A whole new world awakens for naïve teenager Frances “Baby” Houseman when she sees the grinding hip moves of John Swapshire and friends “kicking it” in Dirty Dancing—The Classic Story On Stage.

“She looks at us, and it’s like, ‘Oh my gosh, where’d they learn to do that?’” says the out dancer, whose first professional tour will help christen the Smart Financial Centre at Sugar Land, January 20–22, 2017.

Sweeet!

The $84 million, state-of-the-art venue will boast back-to-back performances by Jerry Seinfeld at its January 14 grand-opening celebration, with Dirty Dancing hot on its heels as the center’s first theatrical performance.

“Oh, wow,” says Swapshire. “I feel like Houston is going to love this being one of the first shows there. The timing is just perfect, especially with the [presidential] election and everything that’s been going on.”

He describes the musical as a balm for the weary, and its North American tour a victory march for optimists.

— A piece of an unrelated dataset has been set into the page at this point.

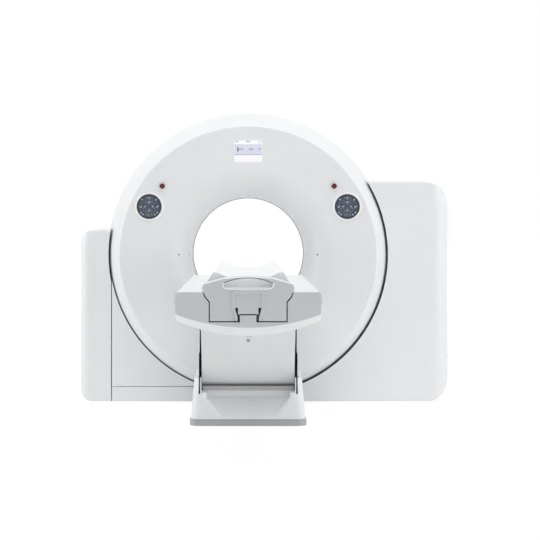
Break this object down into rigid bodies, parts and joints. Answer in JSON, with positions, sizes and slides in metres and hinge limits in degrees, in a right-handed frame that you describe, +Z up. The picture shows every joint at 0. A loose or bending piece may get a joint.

The show is set in the summer of 1963, against the backdrop of the civil-rights movement. “There is actually a moment when we all stop and listen to Dr. Martin Luther King’s speech,” says Swapshire. “To me, it’s really personal, being an African American. I feel connected. [Comparing 1963 with today], things have changed, but they haven’t changed that much, and the show is a reminder not to go back there.”

Time of His Life: John Swapshire takes on two different roles—gliding seamlessly across the dance floor, and grinding and grooving.
Time of His Life: John Swapshire takes on two different roles—gliding seamlessly across the dance floor, and grinding and grooving.

Swapshire was born and raised in St. Louis, where both he and his mother, soprano Ginger James, graduated from Central Visual and Performing Arts High School. “Performing arts was a natural thing in our family,” he says. “My brother, five years older than me, played the saxophone. I was the dancer in the house.”

Swapshire’s mother introduced him to the 1987 coming-of-age movie Dirty Dancing, which starred the late Patrick Swayze of Houston as bad-boy rebel Johnny Castle, and newcomer Jennifer Grey as Baby. “I instantly fell in love with it,” he says. “It actually was a big deal for me,” especially its depiction of blacks and whites “kicking it” together in the working-class staff quarters of Kellerman’s, a fictional resort in the Catskill Mountains of southeastern New York.

While earning a bachelor of fine arts in dance at the University of Missouri-Kansas City, Swapshire got to travel a lot during his five seasons with Wylliams/Henry Contemporary Dance Company, which is hailed for expressing important social issues, provoking thought, and speaking to the human spirit.

This year, the Valentine’s Day baby graduated from college three months after turning 23. A week later, he says, “I got the phone call that I landed this gig. The great thing is that I am an ensemble dancer, so I am onstage a lot. I have two different roles. My upstairs character is in ballroom scenes where everyone dresses elegantly. Then downstairs is where we do the grinding, lusty, fiery dancing.”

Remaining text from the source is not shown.